Ted Clark and Steve LaPointe in 2009, Bitsy Ionta, Stan Horne, Raymond Baum, Mico Puiia and Stan Thomas.
Palmer, a Mexico graduate, began playing PTL in 1970. The junkball pitcher earned a fierce reputation for accuracy and being able to locate the baseball around the strike zone. This was enhanced by Palmer’s cool-collective attitude that allowed him to hold emotions in check; which prevented opponents from realizing Palmer was on the ropes.
Palmer won PTL championships with Rumford in 1973, Mexico ’74 and ‘85 and ‘87 Rumford, again. He and younger brother Matt ran the Mexico Sombreros for several years at Virgin Field (now Recreation Park).
Palmer formed Rumford entry in the Senior League, winning the 2000 championship and now 59, continues to play and pitch for Rumford Expos in the re-named PTL.
LaPointe, a catcher lacking foot speed, realized he needed to develop his offensive skills. The self-taught switch hitter has played every position and remains active in the PTL. He worked hard at becoming a starting pitcher and chucked a no hitter in the process.

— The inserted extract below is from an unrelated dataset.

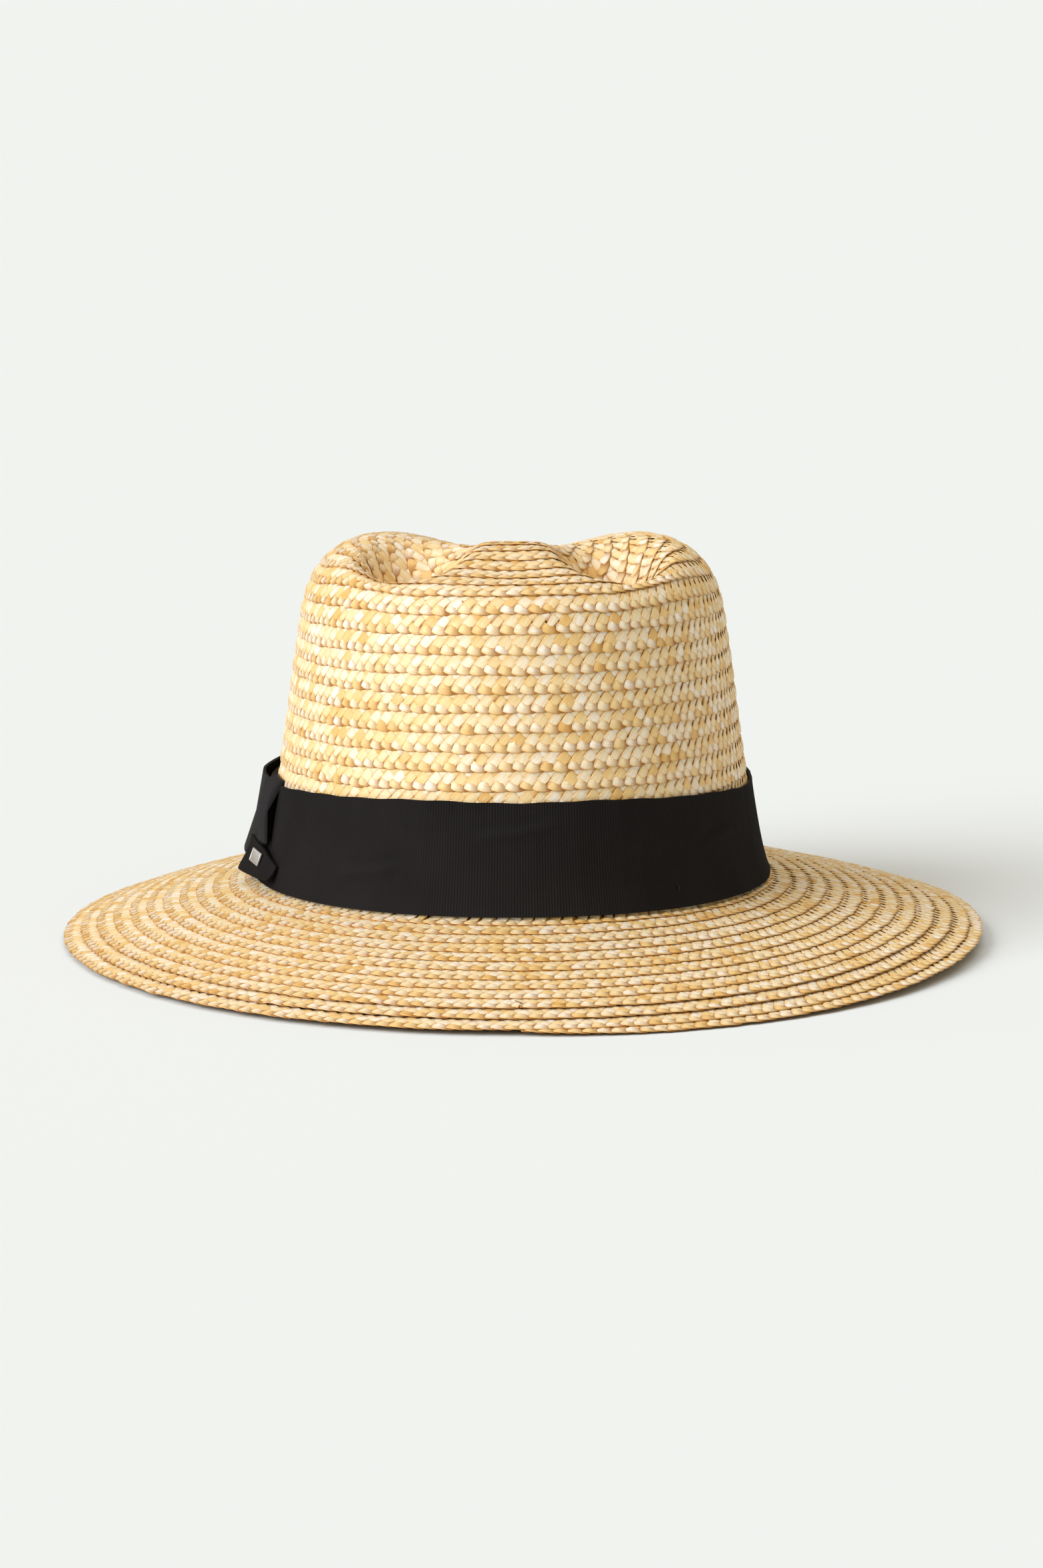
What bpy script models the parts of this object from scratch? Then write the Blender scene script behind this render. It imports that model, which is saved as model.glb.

He still remains enthusiastic about being able to share the vast knowledge of baseball. This is evident because he has been the varsity baseball coach at Rumford and Mountain Valley since 1981. LaPointe’s teams have won over 300 games, including 1992 Class B state champions.
LaPointe has earned a strong reputation for being able to adapt to most get the most out of his players; reverts back to his teaching skills and being able to communicate with the student-athletes. The teams haven’t always been well blessed with speed, size or strength, but usually rise to the occasion.
Ionta, a Mexico High School graduate, proved that physical statue certainly doesn’t expose the heart and desire that a human being is capable of delivering, because he quietly became one of the best-ever pitchers in Western Maine. The sheer determination that he carried on his shirt sleeve, led to a 223-41 record in the PTL, in addition to earning the utmost respect and admiration of those who witnessed these traits.
The self-taught pitcher truly drew the most out of an unimposing 5-feet-9, 145-pound frame (that’s a stretch) as countless players who had stepped in to a batter’s box, were soon retracing their footprints back to the bench. The unsuspecting opposition became another victim of the white-haired legend.